Opponents of legalisation often argue that marijuana is a gateway drug. Proponents respond by saying that the person is the gateway; that drug use is dependent on the personality and circumstances and that it is easy to obtain other drugs from the dealer which is why marijuana should instead be legalised and regulated.
Marijuana is the most popular illegal drug, only less popular than legal “drugs” like caffeine, alcohol and tobacco. The International Narcotics Control Board claims that smoking cannabis is more carcinogenic than smoking tobacco, however the studies on this are limited and a direct link between cancer and marijuana consumption is yet to be found.
Cannabis is undoubtedly a valuable resource.
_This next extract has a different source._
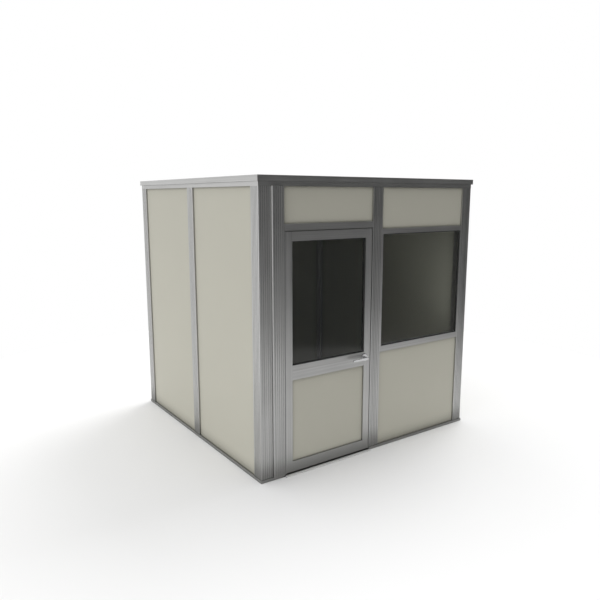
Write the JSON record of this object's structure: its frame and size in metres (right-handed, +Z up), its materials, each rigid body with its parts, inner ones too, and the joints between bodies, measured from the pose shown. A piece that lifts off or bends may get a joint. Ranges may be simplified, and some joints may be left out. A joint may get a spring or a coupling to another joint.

Before deciding what you believe and whether or not to invest in it, it is advisable to find more relevant information about the various uses of the plant. A good starting point may be to watch the documentary Emperor of Hemp and read the book The Emperor Wears No Clothes by Jack Herer. An increasing amount of information is available about cannabis online.
The Role of Cannabis in the Future
The legalisation of marijuana may be somewhat speculative at this stage but it will play a huge role in our economy in the future. The general consensus about cannabis is changing and it is something to look out for. Almost eighty years after Popular Mechanics proclaimed it, the time has come for cannabis to prove itself as the “billion dollar crop”.